Defendants' motion to dismiss the second amended complaint ("SAC") is scheduled for a hearing on March 1, 2019. Pursuant to Civil Local Rule 7-1(b), the Court determines that the matter is appropriate for resolution without oral argument and VACATES the hearing.

Defendants contend, inter alia, that the SAC's allegations are conclusory, that there are no factual allegations specific to any of the 22 individual defendants, and that plaintiffs have failed to state a claim. Plaintiffs' opposition to defendants' motion asserts numerous new facts that are not alleged in the SAC. Plaintiffs' opposition also fails to address certain of defendants' arguments (such as whether plaintiffs wish to pursue a theory of direct liability against the City for the state tort claims and whether plaintiffs wish to pursue "official capacity" claims against certain defendants), and thus it is unclear whether plaintiffs are abandoning any claims and/or theories.

The Court finds that it is in the interest of judicial efficiency for plaintiffs to file a third amended complaint that contains the new facts asserted in the opposition and clarifies the nature of plaintiffs' claims. In amending the complaint, plaintiffs shall include non-conclusory factual allegations, and plaintiffs must allege facts specific to each defendant; plaintiffs may not lump all defendants or groups of defendants together. The amended complaint shall also clarify whether plaintiffs seek to hold defendants liable in their official capacities and under direct or vicarious theories of liability.1

In addition, if plaintiffs pursue municipal liability under Monell v. Dep't of Soc. Servs. of City of New York, 436 U.S. 658 (1978), plaintiffs are advised that local governments may be liable under § 1983 only when the actions of their employees in executing a government policy or custom deprive a plaintiff of his or her constitutional rights. Id. at 694; Castro v. Cty. of Los Angeles, 833 F.3d 1060, 1073 (9th Cir. 2016), cert. denied sub nom. Los Angeles Cty., Cal. v. Castro, 137 S.Ct. 831 (2017). In addition, local governments may be held liable for acts of omission, such as a failure to train, committed with deliberate indifference to a constitutional right. Clouthier v. Cty. of Contra Costa, 591 F.3d 1232, 1249 (9th Cir. 2010) (citing City of Canton v. Harris, 489 U.S. 378, 389-90 (1989)), overruled on other grounds by Castro, 833 F.3d at 1070.

Finally, plaintiffs are advised that "[t]he Due Process Clause of the Fifth Amendment and the equal protection component thereof apply only to actions of the federal government—not to those of state or local governments." Lee v. City of Los Angeles, 250 F.3d 668, 687 (9th Cir. 2001).

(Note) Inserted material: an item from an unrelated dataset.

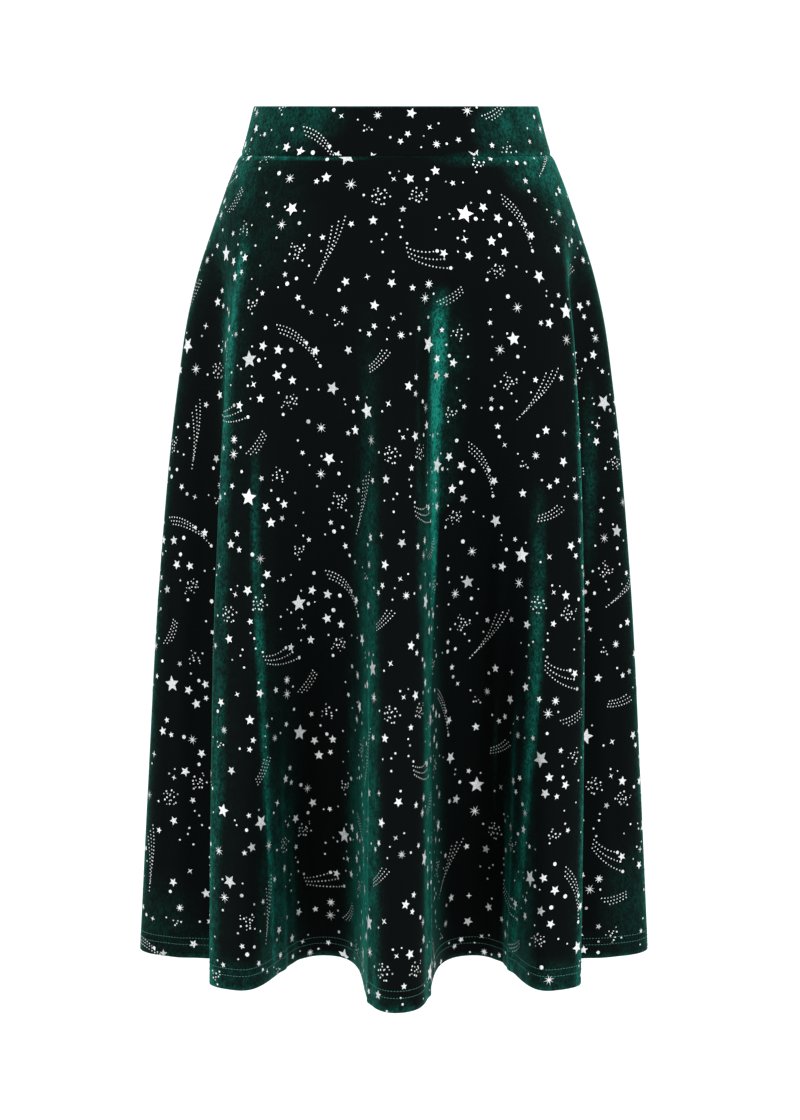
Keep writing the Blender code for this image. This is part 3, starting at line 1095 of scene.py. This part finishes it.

Plaintiffs shall file the third amended complaint by March 6, 2019.

IT IS SO ORDERED.

FootNotes


1. Plaintiffs are advised that with regard to state tort claims, "[a] public entity is not liable for an injury, whether such injury arises out of an act or omission of the public entity or a public employee or any other person" "except as otherwise provided by statute." Cal. Gov't Code § 815. "In other words, direct tort liability of public entities must be based on a specific statute declaring them to be liable, or at least creating some specific duty of care, and not on the general tort provisions of Civil Code section 1714. Otherwise, the general rule of immunity for public entities would be largely eroded by the routine application of general tort principles." Eastburn v. Reg'l Fire Prot. Auth., 31 Cal.4th 1175, 1183 (2003) (affirming dismissal of negligence claim against public entity where there was no independent statutory basis for imposing liability).